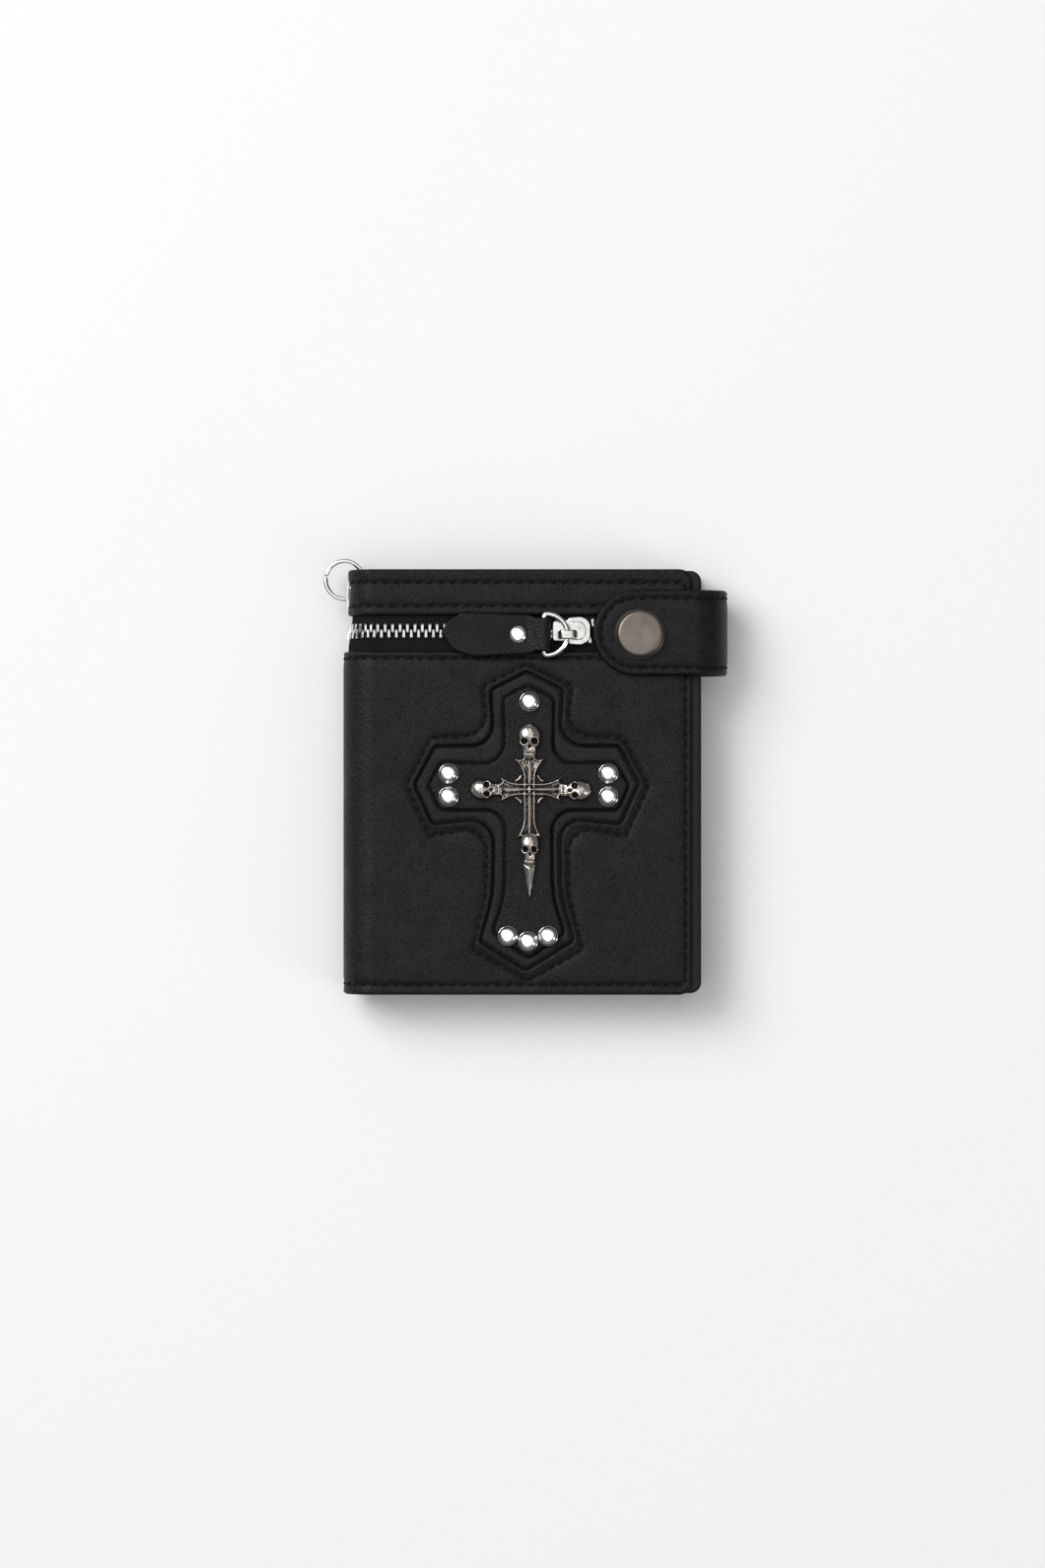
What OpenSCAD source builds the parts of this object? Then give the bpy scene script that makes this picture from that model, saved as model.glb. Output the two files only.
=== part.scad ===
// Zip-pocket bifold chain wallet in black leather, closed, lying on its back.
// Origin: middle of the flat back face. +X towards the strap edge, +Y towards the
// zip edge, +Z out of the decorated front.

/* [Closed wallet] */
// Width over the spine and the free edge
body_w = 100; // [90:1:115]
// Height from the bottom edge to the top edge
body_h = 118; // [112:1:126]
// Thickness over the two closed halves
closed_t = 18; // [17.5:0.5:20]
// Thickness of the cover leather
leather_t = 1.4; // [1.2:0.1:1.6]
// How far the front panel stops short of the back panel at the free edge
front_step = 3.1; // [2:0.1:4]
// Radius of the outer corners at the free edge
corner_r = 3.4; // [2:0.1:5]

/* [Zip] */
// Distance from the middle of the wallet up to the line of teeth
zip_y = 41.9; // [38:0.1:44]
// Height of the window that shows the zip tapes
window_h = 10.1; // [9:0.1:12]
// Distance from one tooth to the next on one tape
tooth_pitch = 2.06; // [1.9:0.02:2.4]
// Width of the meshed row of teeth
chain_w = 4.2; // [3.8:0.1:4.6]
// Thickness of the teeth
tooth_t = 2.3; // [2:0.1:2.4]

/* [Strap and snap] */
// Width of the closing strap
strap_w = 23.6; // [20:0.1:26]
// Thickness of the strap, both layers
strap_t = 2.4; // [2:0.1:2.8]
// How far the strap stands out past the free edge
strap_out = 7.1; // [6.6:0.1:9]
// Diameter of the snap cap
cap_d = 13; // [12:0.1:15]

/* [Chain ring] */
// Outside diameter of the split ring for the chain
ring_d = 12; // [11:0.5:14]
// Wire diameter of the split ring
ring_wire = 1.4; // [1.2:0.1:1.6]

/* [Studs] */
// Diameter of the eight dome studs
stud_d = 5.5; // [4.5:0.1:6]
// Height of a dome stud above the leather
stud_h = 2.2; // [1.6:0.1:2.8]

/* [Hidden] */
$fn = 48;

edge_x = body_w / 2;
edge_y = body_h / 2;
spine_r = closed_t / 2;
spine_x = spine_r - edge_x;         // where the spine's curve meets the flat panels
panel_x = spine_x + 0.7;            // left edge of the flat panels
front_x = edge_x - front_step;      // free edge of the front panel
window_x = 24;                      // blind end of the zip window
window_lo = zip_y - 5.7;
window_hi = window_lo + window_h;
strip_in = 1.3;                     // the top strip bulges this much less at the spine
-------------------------
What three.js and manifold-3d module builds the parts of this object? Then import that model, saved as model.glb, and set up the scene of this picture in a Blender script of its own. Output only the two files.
-------------------------
### What needs to be done
Looking at the data above, return every line from the one with "What OpenSCAD source" down to the one with "cap_d = 13; // [12:0.1:15]", exactly and inclusively.

### Solution below
What OpenSCAD source builds the parts of this object? Then give the bpy scene script that makes this picture from that model, saved as model.glb. Output the two files only.
=== part.scad ===
// Zip-pocket bifold chain wallet in black leather, closed, lying on its back.
// Origin: middle of the flat back face. +X towards the strap edge, +Y towards the
// zip edge, +Z out of the decorated front.

/* [Closed wallet] */
// Width over the spine and the free edge
body_w = 100; // [90:1:115]
// Height from the bottom edge to the top edge
body_h = 118; // [112:1:126]
// Thickness over the two closed halves
closed_t = 18; // [17.5:0.5:20]
// Thickness of the cover leather
leather_t = 1.4; // [1.2:0.1:1.6]
// How far the front panel stops short of the back panel at the free edge
front_step = 3.1; // [2:0.1:4]
// Radius of the outer corners at the free edge
corner_r = 3.4; // [2:0.1:5]

/* [Zip] */
// Distance from the middle of the wallet up to the line of teeth
zip_y = 41.9; // [38:0.1:44]
// Height of the window that shows the zip tapes
window_h = 10.1; // [9:0.1:12]
// Distance from one tooth to the next on one tape
tooth_pitch = 2.06; // [1.9:0.02:2.4]
// Width of the meshed row of teeth
chain_w = 4.2; // [3.8:0.1:4.6]
// Thickness of the teeth
tooth_t = 2.3; // [2:0.1:2.4]

/* [Strap and snap] */
// Width of the closing strap
strap_w = 23.6; // [20:0.1:26]
// Thickness of the strap, both layers
strap_t = 2.4; // [2:0.1:2.8]
// How far the strap stands out past the free edge
strap_out = 7.1; // [6.6:0.1:9]
// Diameter of the snap cap
cap_d = 13; // [12:0.1:15]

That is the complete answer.